Ordering in this country is frustrating. Georgians are not used to foreigners speaking there language (rightly so, there is very little need for anyone besides a Georgian to know Georgian). This usually means that when a foreigner first tries to say something in Georgian, the Georgian is not paying attention to what is being said, only that a foreigner is peaking their language. Good Heavens! Then the Georgian tends to get excited about this and they become sidetracked from whatever was trying to be communicated to either asking irrelevant questions or mumbling comments to surrounding natives about this foreigner. Once this step has been passed there is either understanding between the foreigner and the Georgian, or the Georgian is still confused by the foreigners pronunciation (which is also completely legitimate, try to say “the frog is croaking in the water” in Georgian and you will understand).
So, due to this, somewhere along the way, our orders were confused and we ended up paying the woman more than what we owed so that she would not follow us around and so that we also did not give all foreigners a bad light.
Finally, we followed a road into the foothills. Our intention was to find the end of a road and bush-whack through the forest. The road we picked did not provide us with that opportunity, but we did end up passing a famous Georgian poets house, unfortunately I do not remember his name….At his house there was also a very nice pedestrian bridge over a beautiful river where we took a few photos. All of us were content to be using our legs in a new place on a wonderful sunny day.
Behind the poets house was a dirt road that led up a foothill. We chose that way partially for the shade and mostly in the hopes of summiting the hill to try and get panoramic photos of the valley. Along the road were a few houses with fields or vineyards. One abandoned looking house gave us a fright. In a darkened corner across from the open doorway was a coat hanging in such a way to look like a person staring at us. It was funny how spooked I got! Soon after we spotted a cow path that we trudged up until it became too steep. Our village friend ventured further up only to be stopped by a fence. We had been wandering for three hours or so and were getting very hot, so we decided it would be a good idea to start making our way back.
As we came back into Bagdhati to catch a marshutka back to Kutaisi, we ran into a group of drunken 16 and 17 year olds. They immediately said “Hello! How are you?” and then switched into awkward English mixed with Georgian and the usual pleasantries followed. If any other Georgian showed any interest in us, our new friends would promptly explain in Georgian that we were teachers from Kutaisi. After a few minutes of this, we hear two of them using the Georgian word for wife and marriage. Sure enough, one of them turns to me and asks “Would you marry my friend?” I smiled and shook my head. The boy then continued to try and change my mind with “He is a good boy!”

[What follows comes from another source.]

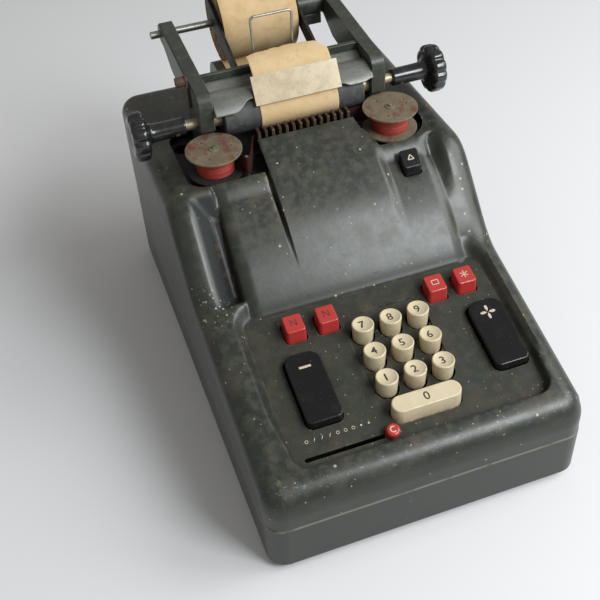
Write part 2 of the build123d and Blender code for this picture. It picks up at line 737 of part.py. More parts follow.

Our marshutka came and we said goodbye. My potential suitor did not seem to upset by my rejection and departure. What could they be thinking? I have always wondered what is going through their minds when they ask that kind of question. What would they possible do if I had said yes? One of my friends was jokingly saying that “It was clearly a good match and that I should say yes”. I think he was mostly interested in seeing how a Georgian would react to a yes.
We returned to Kutaisi hot, sweaty, and sun burned. We had not climbed a mountain, but we had another mini Georgian Adventure.